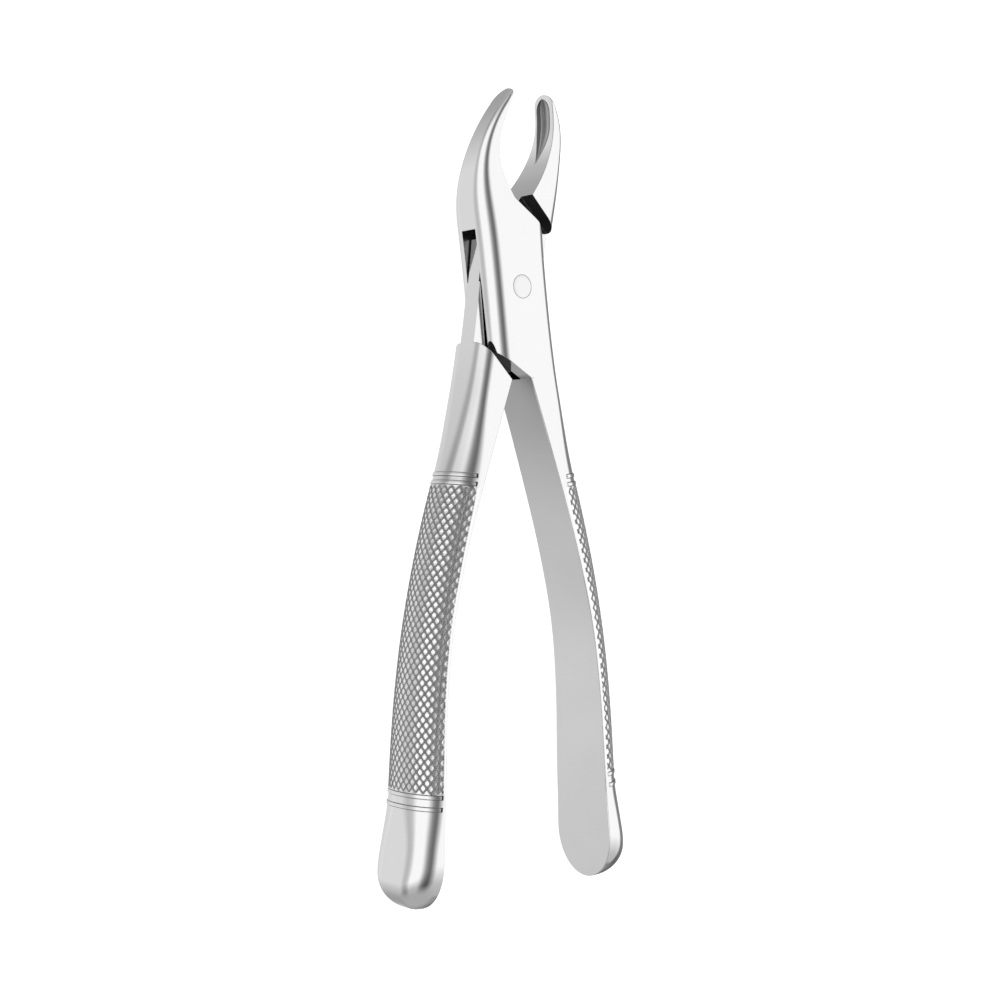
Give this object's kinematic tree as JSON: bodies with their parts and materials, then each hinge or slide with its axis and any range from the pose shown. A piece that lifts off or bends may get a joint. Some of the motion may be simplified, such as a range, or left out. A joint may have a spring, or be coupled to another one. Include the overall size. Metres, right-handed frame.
{
  "type": "dental extraction forceps",
  "caption": "Hand forceps for drawing upper teeth: box-lock joint, slender beaks that sweep forward, bowed D-section handles with a knurled grip.",
  "frame": {"origin": "on the pivot axis, at the back face of the joint", "axes": "+Z along the pivot axis, out of the joint's front face; +Y from the pivot to the beak tips, midway between the handles in the partly open rest pose; +X towards the slotted half's handle"},
  "size_m": [0.0618, 0.1738, 0.0181],
  "materials": {
    "polished_steel": "mirror-polished stainless steel on the joint, beak and handle outsides, satin on the inner faces, knurled on the grips",
    "pin_steel": "stainless steel, ground flush and polished with the joint"
  },
  "bodies": {
    "box": {"slotted_half": "polished_steel", "joint_pin": "pin_steel"},
    "tongue": {"tongue_half": "polished_steel"}
  },
  "joints": [
    {"name": "box_lock", "type": "hinge", "parent": "box", "child": "tongue", "pos_m": [0, 0, 0.006], "axis": [0, 0, 1], "range_deg": [-32, 12.5]}
  ]
}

*Directive*. The whole listing above needs to be written out again exactly.

*The result*.
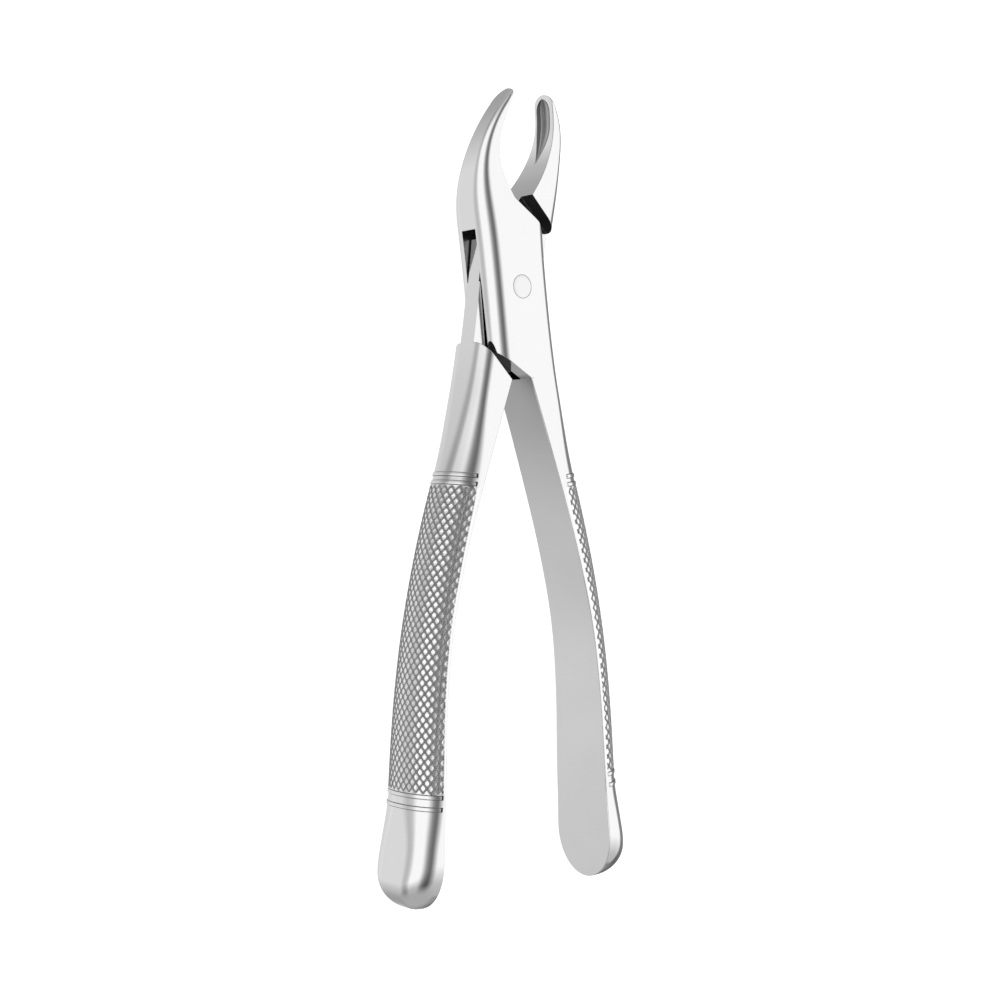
Give this object's kinematic tree as JSON: bodies with their parts and materials, then each hinge or slide with its axis and any range from the pose shown. A piece that lifts off or bends may get a joint. Some of the motion may be simplified, such as a range, or left out. A joint may have a spring, or be coupled to another one. Include the overall size. Metres, right-handed frame.
{
  "type": "dental extraction forceps",
  "caption": "Hand forceps for drawing upper teeth: box-lock joint, slender beaks that sweep forward, bowed D-section handles with a knurled grip.",
  "frame": {"origin": "on the pivot axis, at the back face of the joint", "axes": "+Z along the pivot axis, out of the joint's front face; +Y from the pivot to the beak tips, midway between the handles in the partly open rest pose; +X towards the slotted half's handle"},
  "size_m": [0.0618, 0.1738, 0.0181],
  "materials": {
    "polished_steel": "mirror-polished stainless steel on the joint, beak and handle outsides, satin on the inner faces, knurled on the grips",
    "pin_steel": "stainless steel, ground flush and polished with the joint"
  },
  "bodies": {
    "box": {"slotted_half": "polished_steel", "joint_pin": "pin_steel"},
    "tongue": {"tongue_half": "polished_steel"}
  },
  "joints": [
    {"name": "box_lock", "type": "hinge", "parent": "box", "child": "tongue", "pos_m": [0, 0, 0.006], "axis": [0, 0, 1], "range_deg": [-32, 12.5]}
  ]
}